*REQUIRED TASK:* Report only the number of lines in this material that include the string "materials".

• • • • • • •

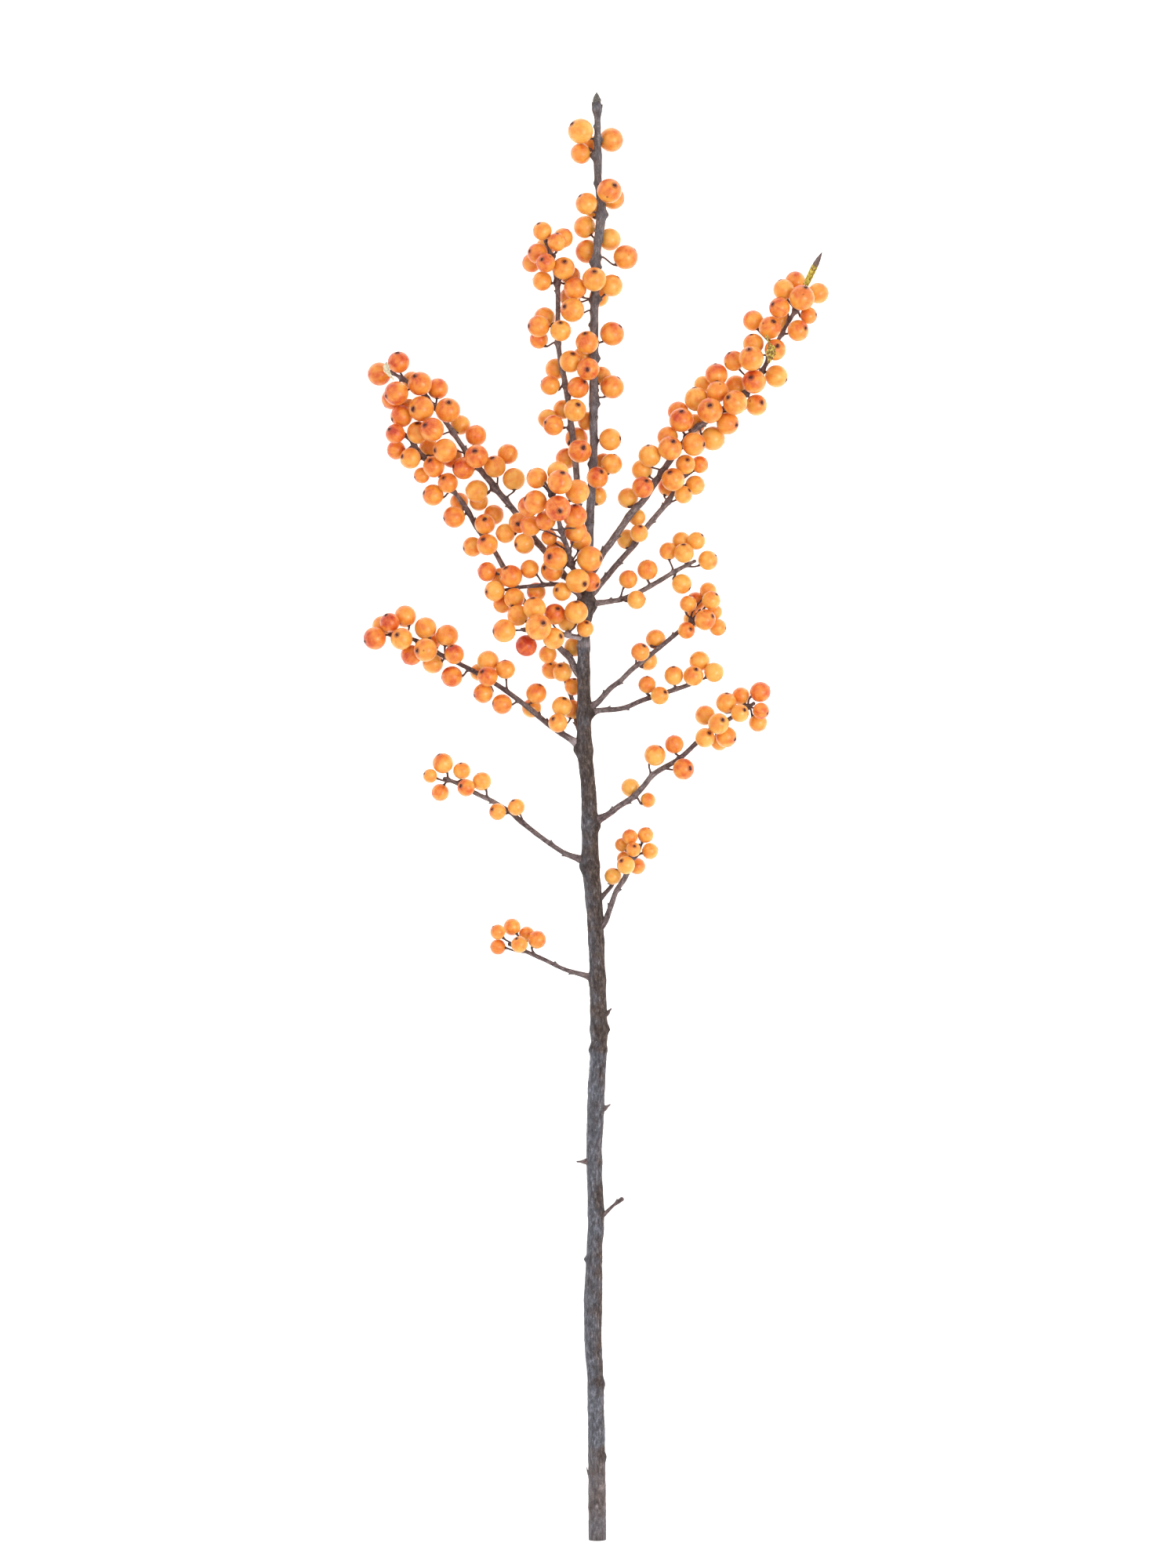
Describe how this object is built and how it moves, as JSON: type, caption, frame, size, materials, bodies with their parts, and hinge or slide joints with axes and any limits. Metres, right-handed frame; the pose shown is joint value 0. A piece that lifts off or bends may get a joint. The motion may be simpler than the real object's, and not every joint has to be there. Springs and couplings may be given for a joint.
{
  "type": "holly berry sprig",
  "caption": "Cut winterberry holly sprig lying flat: tapered woody stem, side twigs crowded with round orange berries on thin stalks, and scraps of dry leaf.",
  "frame": {"origin": "under the middle of the sprig's overall box, on the surface that it lies on", "axes": "+Y runs up the sprig from its cut end to its tip, +X is to its right seen from above, +Z points away from the surface it lies on"},
  "size_m": [0.1934, 0.6, 0.0644],
  "materials": {
    "stem_bark": "rough dark grey-brown bark with pale pores",
    "twig_bark": "matt grey-brown twig bark",
    "berry": "smooth satin orange berry skin with a waxy bloom",
    "dry_leaf": "dry olive-yellow leaf with brown spots"
  },
  "bodies": {
    "root": {"main_stem": "stem_bark", "twig_low_left": "twig_bark", "twig_low_right": "twig_bark", "twig_low_back": "twig_bark", "twig_mid_left": "twig_bark", "twig_mid_right": "twig_bark", "twig_left_arm": "twig_bark", "twig_right_third": "twig_bark", "twig_right_second": "twig_bark", "twig_right_first": "twig_bark", "twig_back": "twig_bark", "front_spray_low": "twig_bark", "twig_left_thin": "twig_bark", "branch_left_upper": "twig_bark", "branch_left_lower": "twig_bark", "branch_right_lower": "twig_bark", "branch_right_upper": "twig_bark", "branch_beside_leader": "twig_bark", "front_spray_high": "twig_bark", "dead_twig": "twig_bark", "spur_upper_right": "twig_bark", "spur_lower_right": "twig_bark", "spur_left": "twig_bark", "berries_main_stem_1": "berry", "berries_main_stem_2": "berry", "berries_main_stem_3": "berry", "berries_twig_low_left_1": "berry", "berries_twig_low_right_1": "berry", "berries_twig_low_back_1": "berry", "berries_twig_mid_left_1": "berry", "berries_twig_mid_right_1": "berry", "berries_twig_mid_right_2": "berry", "berries_twig_left_arm_1": "berry", "berries_twig_left_arm_2": "berry", "berries_twig_right_third_1": "berry", "berries_twig_right_second_1": "berry", "berries_twig_right_first_1": "berry", "berries_twig_back_1": "berry", "berries_front_spray_low_1": "berry", "berries_twig_left_thin_1": "berry", "berries_branch_left_upper_1": "berry", "berries_branch_left_upper_2": "berry", "berries_branch_left_lower_1": "berry", "berries_branch_left_lower_2": "berry", "berries_branch_left_lower_3": "berry", "berries_branch_right_lower_1": "berry", "berries_branch_right_lower_2": "berry", "berries_branch_right_upper_1": "berry", "berries_branch_right_upper_2": "berry", "berries_branch_right_upper_3": "berry", "berries_branch_beside_leader_1": "berry", "berries_branch_beside_leader_2": "berry", "berries_front_spray_high_1": "berry", "berries_front_spray_high_2": "berry", "dry_leaf_tip": "dry_leaf", "dry_leaf_right": "dry_leaf", "dry_leaf_left": "dry_leaf"}
  },
  "joints": []
}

• • • • • • •

*RESULT FOR THIS TASK:* 2